The first important point here is that the “criminal” came to be in the nineteenth century. Before then, it was not. Much in the same way that “race” was created to serve the early colonizing mission as an easy identification system for the colonized, and has since become a “reality,” the “criminal” is now with us, normalized, unquestioned, and serving a similar agenda. More important to our discussion (perhaps because we can’t simply wish the criminal away altogether at this point in time) is the quality of this subject. To borrow Catharine MacKinnon’s phrase, the criminal seems to be “metaphysically nearly perfect.” Or perhaps criminal justice lingo is more appropriate: it’s “airtight;” an “open and shut case.” The criminal subject is conveniently malleable both temporally and geographically to any political agenda: whether the goal is reform, “cracking-down,” rehabilitation, punishment, or the demonizing of any activity, behavior, or class of persons, the “criminal” has suited the situation. In Leps’s nineteenth century, criminality was “a category that could include everything from thefts to strikes to sexual deviance” (132). Now it includes everything from border crossing to possession of marijuana seeds. Simply by criminalizing certain activities, certain segments of the population can be assigned to the criminal class and stripped of their rights, and those doing the criminalizing may not even have this as their agenda. In fact, they may never know this is happening. Once an activity is criminalized, it is assigned to the realm of “criminal justice.” Once here, its illegality is supported by the norm of “crime” and “criminal” as “bad.” The longer it stays here, the more its status as a crime is able to calcify, and its validity ceases to be questioned. For example, even arguments citing the obvious connection of poverty to simple acts of financial desperation such as shoplifting and check forgery eventually lose ethical ground after the acts have been felonized and the actors become criminals. As early as 1836, prison reformers were acknowledging that “lack of resources and education” prevent one from knowing how to “’remain within the limits of legal probity’” (Foucault, quoting Lucas, 276). “Legal probity” is the goal, and those who cannot achieve it are morally at fault, regardless of their reasons. Basically, it is “rhetorically ineffective to be for criminals” (Leps 69 [italics original]).

The qualification question puts this potent criminal subject right at the heart of the debate over voting rights. I will now demonstrate some of the levels on which this subject works.

Problems with the question of qualification
Direct effects on democracy

[The] real corporal disciplines constituted the foundation of the formal, juridical liberties… The disciplines should be regarded as a sort of counter-law.
- Foucault, Discipline and Punish (222 [emphasis added])
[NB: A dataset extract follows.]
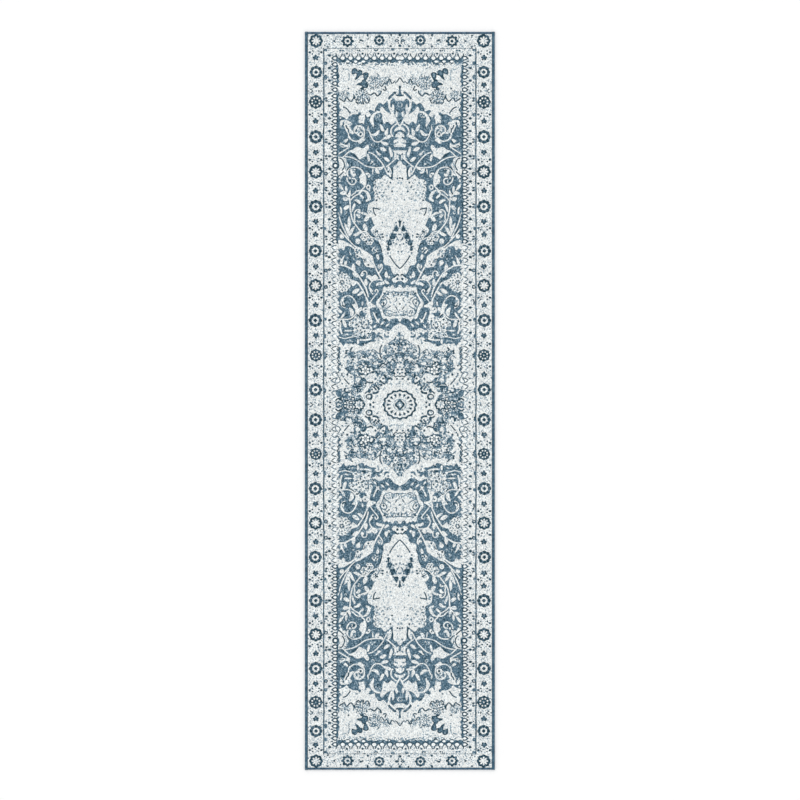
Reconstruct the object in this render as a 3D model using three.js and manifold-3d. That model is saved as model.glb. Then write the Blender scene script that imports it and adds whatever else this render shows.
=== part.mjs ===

Katherine Irene Pettus argues that our polity itself has been shaped by the holes in its electoral body – that the absence of a point of view or voice defines a polity’s very character. As there has always been a portion of the population in the United States without a political voice – excluded by race, gender, economic class, crime or other factors – it follows that there is a United States that has not been realized, and we can have no idea what this United States would be like (Pettus 2004).
Pettus highlights the liberal contradictions of withholding political rights based on moral judgment, which she calls a problem of “double citizenship”: “A polity containing citizens proper and mere citizens without political rights is one that continues to institutionalize ethical-cultural criteria of virtue and status honor in a framework of universal legal membership.” (Pettus 2004, 81 [emphasis added]) While “virtue” is held up symbolically as a necessary but impossible qualification for the excluded group, considering their “criminal” status, for the in-group voting and virtue are unrelated – by the liberal, contractarian standards informing the foundation of American democracy, self-interest is assumed. In the words of Judith Shklar, speaking on the early days of the American republic, “No one had to be heroic to vote. It was more an act of self-promotion than self-sacrifice…” (Shklar 1991, 39).
Ironically, the “social contract” argument is often used in favor of felony disenfranchisement: in this argument the breaking of the law is equivalent to the breaking of the contract, and the offender “justifiably” loses her citizenship status (Hull 48). This argument rests on the pluralist assumption of the “rational, autonomous individual” who chooses to forfeit her citizenship status by breaking the law (Hull 47). Pettus answers this by introducing another type of “double citizenship.” She utilizes Charles Mills’ concept of the “racial contract” to explain how the dominant group – those possessing full citizenship status – can be unaware that another group of citizens is “not their political equals, but their subjects,” and holders of a separate, unacknowledged social contract.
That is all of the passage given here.